当我将jar提交给flink集群时,它确实将一些消息写入hdfs。几分钟后,引发了异常。
通过jar tvf show-event-to-kafka/target/show-event-to-kafka-1.0-SNAPSHOT.jar | grep HdfsConstants.class
,我发现HdfsConstants
确实存在。
如何解决?
StackTrace:
TimerException{java.io.IOException: DataStreamer Exception: }
at org.apache.flink.streaming.runtime.tasks.SystemProcessingTimeService$TriggerTask.run(SystemProcessingTimeService.java:288)
at java.util.concurrent.Executors$RunnableAdapter.call(Executors.java:511)
at java.util.concurrent.FutureTask.run(FutureTask.java:266)
at java.util.concurrent.ScheduledThreadPoolExecutor$ScheduledFutureTask.access$201(ScheduledThreadPoolExecutor.java:180)

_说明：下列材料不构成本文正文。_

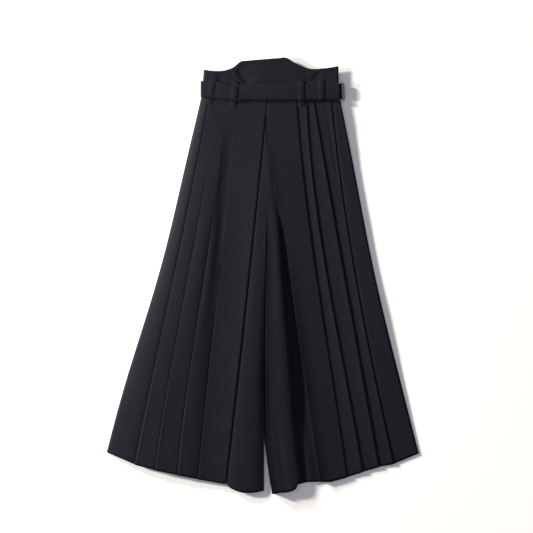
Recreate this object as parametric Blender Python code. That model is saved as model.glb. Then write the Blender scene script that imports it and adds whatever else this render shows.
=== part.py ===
"""Wide pleated trousers lying flat with the front up.

The cloth lies in layers on the plane z = 0, with the waist towards +Y and the wearer's left towards +X.
Lengths here are millimetres: "across" runs outward from the centre line of a leg's front, "down" runs from
the waist's left corner towards the hems, and "height" is above the surface.
"""

from collections import namedtuple
from math import cos, pi, sin

import bmesh
import bpy
import numpy as np

MM = 0.001

# Reach of the whole garment from the centre line and from the corner of the waist.
REACH_RIGHT = 381.5
REACH_LEFT = 364.5
REACH_UP = 28.8
REACH_DOWN = 1016.0
CENTRE_X = (REACH_LEFT - REACH_RIGHT) / 2
CENTRE_DOWN = (REACH_DOWN - REACH_UP) / 2

# Cloth: one leg's wall, the pitch of its folded layers, and the gap that parts two pieces.
WALL = 1.1
LAYER = 1.5
SEAM_GAP = 0.3
WAIST_WALL = 1.8
BELT_WALL = 1.8
LOOP_WALL = 1.1
BACK_LEG_WALL = 3.0

# Seams: the front waist meets the front legs under the belt, the back ones meet below it.
FRONT_SEAM_DOWN = 52.8
BACK_SEAM_DOWN = 73.3
CROTCH_DOWN = 307.0
PLEAT_OPENS_DOWN = 100.0

# A fold runs from the front seam to the hem, straight but for a bow, a skew and a wave.
# Columns: across at the seam, across at the hem, down at the hem, bow, skew, wave.
Fold = namedtuple("Fold", "seam hem down bow skew wave")
RIGHT_FOLDS = {
    "box": Fold(-4, 98, 993, -1.5, 0, 0),
    "knives": (
        Fold(74, 163, 982, -4, -5, 0),
        Fold(98, 212, 972, -5, -14, 0),
        Fold(113, 266, 960, -1, -10, 0),
        Fold(132, 314, 947, -3, -4, 0),
    ),
    "side": Fold(152.5, 382, 916, -8.8, -6, 2.6),
}
LEFT_FOLDS = {
    "box": Fold(-4, 132, 988, 1, -4, 0),
    "knives": (
        Fold(71, 193, 978, -9, -8, 0),
        Fold(97, 232, 965, -16, -12, 0),
        Fold(110, 271, 953, -1, 0, 0),
        Fold(155, 306, 946, -16, -3, 0),
    ),
    "side": Fold(174, 366.9, 919, -9.2, 3, 1.4),
}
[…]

at java.util.concurrent.ScheduledThreadPoolExecutor$ScheduledFutureTask.run(ScheduledThreadPoolExecutor.java:293)
at java.util.concurrent.ThreadPoolExecutor.runWorker(ThreadPoolExecutor.java:1149)
at java.util.concurrent.ThreadPoolExecutor$Worker.run(ThreadPoolExecutor.java:624)
at java.lang.Thread.run(Thread.java:748)
Caused by: java.io.IOException: DataStreamer Exception:
at org.apache.hadoop.hdfs.DFSOutputStream$DataStreamer.run(DFSOutputStream.java:695)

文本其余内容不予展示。